- _Supplied data_
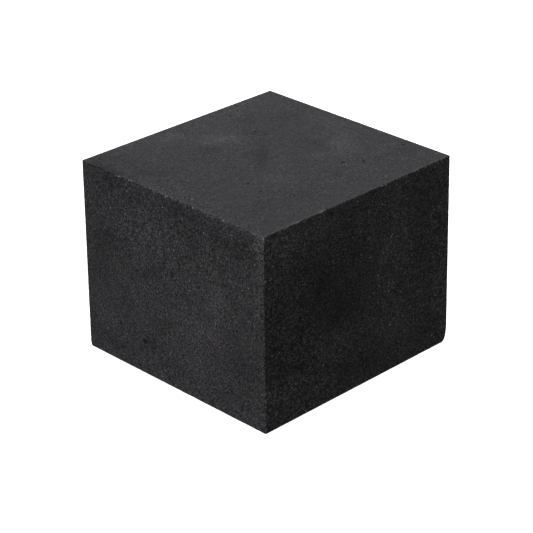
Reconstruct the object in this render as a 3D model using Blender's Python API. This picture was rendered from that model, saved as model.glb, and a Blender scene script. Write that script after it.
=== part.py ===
"""Pressed charcoal drawing block.

One free-standing solid of charcoal powder, pressed and dried as a single body. It has no
core, wrapper, seam or fastener, and nothing on it moves. The block stands on its base:
X is the long side, Y the slightly shorter side and Z the height. The origin is the centre
of the base. All sizes are in metres.

Everything is first shaped on a true box. The block is then drawn in a little towards its
top, as it is in a mould with draft, and towards its right-hand side, because it isn't
quite square in plan. The cutters are drawn in with it, so they keep their place on it.
"""

import math

import bmesh
import bpy
from mathutils import Matrix, Vector

# Driving dimensions
WIDTH = 0.050
DEPTH = 0.049
HEIGHT = 0.0395

# How far the left and right faces lean in at the top, and the front and back faces too
SIDE_DRAFT = 0.0003
FRONT_DRAFT = 0.0001
# How far the front and the back close in at the right-hand side of the block
PLAN_TAPER = 0.0003

# Every edge is rubbed back a little
EDGE_WEAR = 0.00025
EDGE_WEAR_SEGMENTS = 2
SHARP_ANGLE = math.radians(20)

# Worn corners: which way the corner lies from the centre, and how far the wear reaches
# level with the base. It reaches further up or down the standing edge.
WORN_CORNERS = (
    ((+1, -1, -1), 0.0014),
    ((+1, +1, -1), 0.0009),
    ((-1, -1, +1), 0.0007),
    ((-1, +1, -1), 0.0005),
)
CORNER_SEGMENTS = 6
UPRIGHT_REACH = 2.4

# Open pores: face, place across and up that face from its centre, width, height, depth.
# Across runs to the right and up runs upwards for someone who looks straight at the face.
PORES = (
    ("front", 0.0013, 0.0103, 0.0008, 0.0007, 0.0003),
    ("front", -0.0042, -0.0099, 0.0006, 0.0009, 0.0003),
    ("front", 0.0166, 0.0028, 0.0007, 0.0006, 0.0003),
    ("left", -0.0108, 0.0162, 0.0007, 0.0009, 0.0003),
    ("left", -0.0082, -0.0129, 0.0015, 0.0011, 0.0004),
    ("left", 0.0212, 0.0008, 0.0006, 0.0016, 0.0003),
    ("left", 0.0182, -0.0170, 0.0008, 0.0009, 0.0003),
    ("right", -0.0120, 0.0080, 0.0010, 0.0009, 0.0004),
    ("right", 0.0090, -0.0075, 0.0014, 0.0008, 0.0004),
    ("right", 0.0170, 0.0120, 0.0006, 0.0007, 0.0003),
    ("back", -0.0150, -0.0060, 0.0009, 0.0013, 0.0004),
    ("back", 0.0045, 0.0110, 0.0008, 0.0007, 0.0003),
    ("back", 0.0135, -0.0115, 0.0012, 0.0009, 0.0004),
    ("top", 0.0085, -0.0120, 0.0008, 0.0007, 0.0003),
    ("top", 0.0116, -0.0145, 0.0007, 0.0006, 0.0003),
    ("top", -0.0086, -0.0161, 0.0006, 0.0006, 0.0003),
    ("top", -0.0108, -0.0060, 0.0006, 0.0006, 0.0003),
)
PORE_SUBDIVISIONS = 2
PORE_SCOOP_RATIO = 1.6      # half height of the scoop that cuts a pore, over the pore's depth

# Chips out of the edges: the two faces that meet there, place along the edge, length, depth
EDGE_CHIPS = (
    ("left", "top", 0.0145, 0.0030, 0.00035),
    ("left", "top", 0.0108, 0.0016, 0.00030),
    ("left", "top", -0.0065, 0.0018, 0.00025),
    ("left", "top", -0.0142, 0.0013, 0.00025),
    ("front", "top", -0.0100, 0.0015, 0.00025),
    ("front", "top", 0.0062, 0.0019, 0.00030),
    ("left", "front", 0.0115, 0.0016, 0.00025),
    ("left", "front", -0.0060, 0.0013, 0.00025),
    ("right", "back", 0.0128, 0.0015, 0.00025),
    ("right", "back", 0.0040, 0.0024, 0.00035),
    ("right", "back", -0.0105, 0.0017, 0.00030),
)
CHIP_SUBDIVISIONS = 2
CHIP_SCOOP_RATIO = 2.0      # radius across the scoop that cuts a chip, over the chip's depth

# Matt charcoal
CHARCOAL_COLOUR = (0.032, 0.031, 0.033, 1.0)
CHARCOAL_ROUGHNESS = 0.85

# Each upright face and the top: the way it looks, and the way "across" runs on it
FACES = {
    "front": (Vector((0, -1, 0)), Vector((1, 0, 0))),
    "back": (Vector((0, 1, 0)), Vector((-1, 0, 0))),
    "left": (Vector((-1, 0, 0)), Vector((0, -1, 0))),
    "right": (Vector((1, 0, 0)), Vector((0, 1, 0))),
    "top": (Vector((0, 0, 1)), Vector((1, 0, 0))),
}
HALF_SIZE = Vector((WIDTH / 2, DEPTH / 2, HEIGHT / 2))
CENTRE = Vector((0, 0, HEIGHT / 2))


def clear_scene():
    for old in list(bpy.data.objects):
        bpy.data.objects.remove(old, do_unlink=True)


def link_object(name, bm):
    """Turns the finished bmesh into a named object in the scene."""
    mesh = bpy.data.meshes.new(name)
    bm.to_mesh(mesh)
    bm.free()
    obj = bpy.data.objects.new(name, mesh)
    bpy.context.scene.collection.objects.link(obj)
    return obj


def distance_to_face(outward):
    """How far a face lies from the centre of the block."""
    return abs(outward.dot(HALF_SIZE))


def charcoal_material():
    material = bpy.data.materials.new("pressed_charcoal")
    material.use_nodes = True
    shader = material.node_tree.nodes["Principled BSDF"]
    shader.inputs["Base Color"].default_value = CHARCOAL_COLOUR
    shader.inputs["Roughness"].default_value = CHARCOAL_ROUGHNESS
    shader.inputs["Metallic"].default_value = 0.0
    return material


def draw_in(bm):
    """Moves every point of the box to where it is on the tapered block."""
    for vert in bm.verts:
        rise = vert.co.z / HEIGHT
        vert.co.x *= 1 - SIDE_DRAFT * rise / HALF_SIZE.x
        rightward = vert.co.x / WIDTH + 0.5
        vert.co.y *= 1 - (FRONT_DRAFT * rise + PLAN_TAPER * rightward) / HALF_SIZE.y


def pressed_body():
    """The plain block, with its worn corners rubbed round.

    The corners are rounded while the block is squashed flat, and it is then drawn up to
    its height, so that each round is taller than it is wide.
    """
    bm = bmesh.new()
    bmesh.ops.create_cube(bm, size=1.0)
    squashed = Vector((HALF_SIZE.x, HALF_SIZE.y, HALF_SIZE.z / UPRIGHT_REACH))
    bmesh.ops.scale(bm, vec=squashed * 2, verts=bm.verts)
    for direction, reach in WORN_CORNERS:
        corner = squashed * Vector(direction)
        nearest = min(bm.verts, key=lambda vert: (vert.co - corner).length)
        bmesh.ops.bevel(
            bm,
            geom=[nearest],
            offset=reach,
            offset_type="OFFSET",
            segments=CORNER_SEGMENTS,
            profile=0.5,
            affect="VERTICES",
        )
    bmesh.ops.scale(bm, vec=Vector((1, 1, UPRIGHT_REACH)), verts=bm.verts)
    bmesh.ops.translate(bm, vec=CENTRE, verts=bm.verts)
    draw_in(bm)
    bmesh.ops.recalc_face_normals(bm, faces=bm.faces)
    return link_object("charcoal_block", bm)


def add_scoop(bm, axes, centre, half_sizes, subdivisions):
    """Adds an ellipsoid, with half_sizes measured along the three axes, to a cutter."""
    turn = Matrix(axes).transposed().to_4x4()
    stretch = Matrix.Diagonal(half_sizes).to_4x4()
    bmesh.ops.create_icosphere(
        bm,
        subdivisions=subdivisions,
        radius=1.0,
        matrix=Matrix.Translation(centre) @ turn @ stretch,
    )


def pore_cutter():
    """One shallow rounded scoop for each open pore."""
    bm = bmesh.new()
    for face, across_m, up_m, width, height, depth in PORES:
        outward, across = FACES[face]
        up = outward.cross(across)
        half_depth = depth * PORE_SCOOP_RATIO
        surface = distance_to_face(outward)
        lift = half_depth - depth
        centre = CENTRE + across * across_m + up * up_m + outward * (surface + lift)
        half_sizes = (width / 2, height / 2, half_depth)
        add_scoop(bm, (across, up, outward), centre, half_sizes, PORE_SUBDIVISIONS)
    draw_in(bm)
    return link_object("pore_cutter", bm)


def chip_cutter():
    """One long shallow scoop for each chip, lying along its edge."""
    bm = bmesh.new()
    for first, second, along_m, length, depth in EDGE_CHIPS:
        outward_1 = FACES[first][0]
        outward_2 = FACES[second][0]
        outward = (outward_1 + outward_2).normalized()
        along = Vector([abs(value) for value in outward_1.cross(outward_2)])
        across = outward.cross(along)
        edge = outward_1 * distance_to_face(outward_1) + outward_2 * distance_to_face(outward_2)
        radius = depth * CHIP_SCOOP_RATIO
        centre = CENTRE + edge + along * along_m + outward * (radius - depth)
        half_sizes = (length / 2, radius, radius)
        add_scoop(bm, (along, across, outward), centre, half_sizes, CHIP_SUBDIVISIONS)
    draw_in(bm)
    return link_object("chip_cutter", bm)


def cut_with(block, cutter):
    cutter.hide_render = True
    cutter.display_type = "WIRE"
    cut = block.modifiers.new(cutter.name, "BOOLEAN")
    cut.operation = "DIFFERENCE"
    cut.solver = "EXACT"
    cut.object = cutter


def wear_edges(block):
    wear = block.modifiers.new("edge_wear", "BEVEL")
    wear.width = EDGE_WEAR
    wear.segments = EDGE_WEAR_SEGMENTS
    wear.limit_method = "ANGLE"
    wear.angle_limit = SHARP_ANGLE
    wear.use_clamp_overlap = True


def build():
    clear_scene()
    block = pressed_body()
    block.data.materials.append(charcoal_material())
    wear_edges(block)
    cut_with(block, pore_cutter())
    cut_with(block, chip_cutter())
    block.data.shade_smooth()
    block.data.set_sharp_from_angle(angle=SHARP_ANGLE)


build()
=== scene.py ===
"""Looks of the pressed charcoal block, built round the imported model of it.

The visible block is one closed mesh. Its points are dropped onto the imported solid, so it
keeps that solid's size, worn corners, pores and chips, and it adds the finer relief of
pressed charcoal powder: grains, small pores and crumbled edges. All lengths are in metres.
"""

import itertools
import math

import bpy
import numpy as np
from mathutils import Matrix, Vector, noise
from mathutils.bvhtree import BVHTree


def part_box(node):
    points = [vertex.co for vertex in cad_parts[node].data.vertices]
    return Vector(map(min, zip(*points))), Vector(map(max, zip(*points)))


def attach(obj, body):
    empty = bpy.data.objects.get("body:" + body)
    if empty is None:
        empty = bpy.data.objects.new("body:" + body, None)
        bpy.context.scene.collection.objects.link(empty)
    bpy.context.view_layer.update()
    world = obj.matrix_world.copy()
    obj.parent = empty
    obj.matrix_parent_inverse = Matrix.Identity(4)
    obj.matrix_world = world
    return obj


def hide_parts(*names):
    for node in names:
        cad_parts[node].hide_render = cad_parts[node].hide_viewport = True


MM = 0.001
BLOCK = "charcoal_block"

# Mesh lines: their spacing on the faces, and their distances from each edge close to it
GRAIN_STEP = 0.345 * MM
RIM_STEPS = np.array((0.0, 0.07, 0.15, 0.25, 0.38, 0.56)) * MM
RIM = RIM_STEPS[-1]

# A polygon of the solid belongs to the side that its normal points along at least this much,
# and a point of the mesh belongs to the top if its direction points up at least this much
ALONG_AXIS = 0.99
POINTS_UP = 0.7

# How far off the solid each point starts before it is dropped onto it
CLEARANCE = 2 * MM

# Noise in the relief: how fast its finer octaves weaken, and how much finer each one is
NOISE_FALL = 0.9
NOISE_RATIO = 2.0

# Relief of the surface: period and height of each layer, on the sides and on the top, and
# the shifts in metres that keep the layers from repeating each other
LUMP_PERIOD = 2.6 * MM
LUMP_HEIGHT = (0.012 * MM, 0.008 * MM)
GRAIN_PERIOD = 0.50 * MM
GRAIN_HEIGHT = (0.015 * MM, 0.004 * MM)
GRAIN_SHIFT = 0.5
CRUMBLE_SHIFT = 0.25
WARP_SHIFTS = (1.0, 2.0, 3.0)

# Small open pores scattered over each side face and over the top: how many, radius, depth,
# how much longer or shorter than round, and the depth share of the largest, before limiting
PORE_COUNT = (46, 18)
PORE_RADIUS = (0.16 * MM, 0.42 * MM)
PORE_DEPTH = 0.20 * MM
PORE_STRETCH = (0.7, 1.3)
PORE_LARGEST = 1.2
PORE_SEED = 11

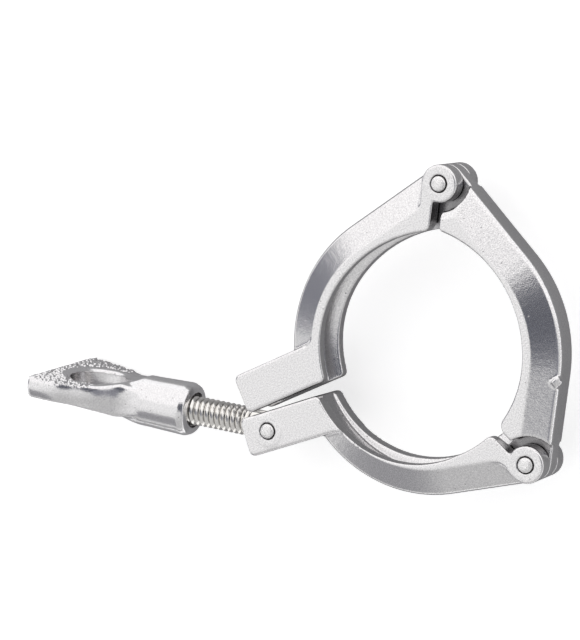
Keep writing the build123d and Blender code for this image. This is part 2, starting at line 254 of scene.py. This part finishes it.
def steel(name, light, dark, grain_mm, pit_share, roughness, bump_mm, shade_reach_mm, painted_shade_tone):
    """Bare stainless steel with a cast or tumbled skin, with shade painted darker into its colour in
    recesses.
    """
    skin = bpy.data.materials.new(name)
    skin.use_nodes = True
    tree = skin.node_tree
    nodes, links = tree.nodes, tree.links
    metal = nodes["Principled BSDF"]
    metal.inputs["Metallic"].default_value = 1
    grain = nodes.new("ShaderNodeGroup")
    grain.node_tree = cast_skin
    grain.inputs["Grain size"].default_value = grain_mm
    grain.inputs["Pit share"].default_value = pit_share
    grain_tone = spread(tree, grain.outputs["Tone"], 0.32, 0.68)
    colour = blend(tree, grain_tone, dark, light)
    pit_dark = reckon(tree, "MULTIPLY", grain.outputs["Pits"], 0.6)
    pitted = blend(tree, pit_dark, colour, (0.25, 0.24, 0.24))
    # Painted shade: the base colour darkens toward a dark tone in recesses and gaps, as far as the ambient
    # occlusion node finds them.
    occlusion = nodes.new("ShaderNodeAmbientOcclusion")
    occlusion.samples = 8
    occlusion.inputs["Distance"].default_value = shade_reach_mm / 1000
    unshaded = spread(tree, occlusion.outputs["AO"], 0.33, 0.84)
    links.new(blend(tree, unshaded, painted_shade_tone, pitted), metal.inputs["Base Color"])
    rough = spread(tree, grain.outputs["Tone"], 0, 1, roughness + 0.07, roughness - 0.05)
    links.new(rough, metal.inputs["Roughness"])
    bump = nodes.new("ShaderNodeBump")
    bump.inputs["Distance"].default_value = bump_mm / 1000
    links.new(grain.outputs["Height"], bump.inputs["Height"])
    links.new(bump.outputs["Normal"], metal.inputs["Normal"])
    return skin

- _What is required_
Beginning at the top of the data, extract each line through the line containing "UPRIGHT_REACH = 2.4" and return those lines exactly, with nothing added.

- _Written solution_
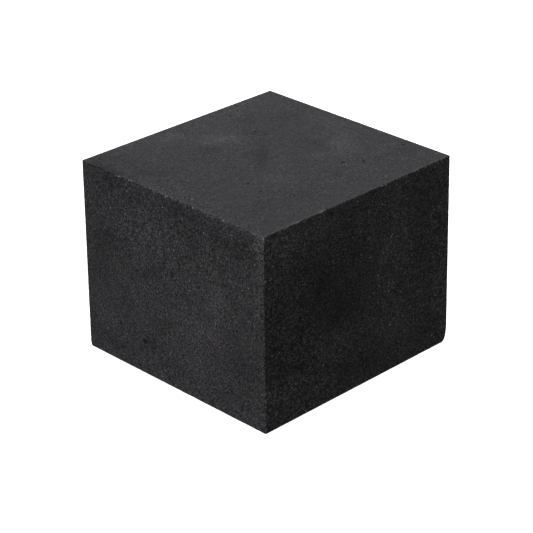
Reconstruct the object in this render as a 3D model using Blender's Python API. This picture was rendered from that model, saved as model.glb, and a Blender scene script. Write that script after it.
=== part.py ===
"""Pressed charcoal drawing block.

One free-standing solid of charcoal powder, pressed and dried as a single body. It has no
core, wrapper, seam or fastener, and nothing on it moves. The block stands on its base:
X is the long side, Y the slightly shorter side and Z the height. The origin is the centre
of the base. All sizes are in metres.

Everything is first shaped on a true box. The block is then drawn in a little towards its
top, as it is in a mould with draft, and towards its right-hand side, because it isn't
quite square in plan. The cutters are drawn in with it, so they keep their place on it.
"""

import math

import bmesh
import bpy
from mathutils import Matrix, Vector

# Driving dimensions
WIDTH = 0.050
DEPTH = 0.049
HEIGHT = 0.0395

# How far the left and right faces lean in at the top, and the front and back faces too
SIDE_DRAFT = 0.0003
FRONT_DRAFT = 0.0001
# How far the front and the back close in at the right-hand side of the block
PLAN_TAPER = 0.0003

# Every edge is rubbed back a little
EDGE_WEAR = 0.00025
EDGE_WEAR_SEGMENTS = 2
SHARP_ANGLE = math.radians(20)

# Worn corners: which way the corner lies from the centre, and how far the wear reaches
# level with the base. It reaches further up or down the standing edge.
WORN_CORNERS = (
    ((+1, -1, -1), 0.0014),
    ((+1, +1, -1), 0.0009),
    ((-1, -1, +1), 0.0007),
    ((-1, +1, -1), 0.0005),
)
CORNER_SEGMENTS = 6
UPRIGHT_REACH = 2.4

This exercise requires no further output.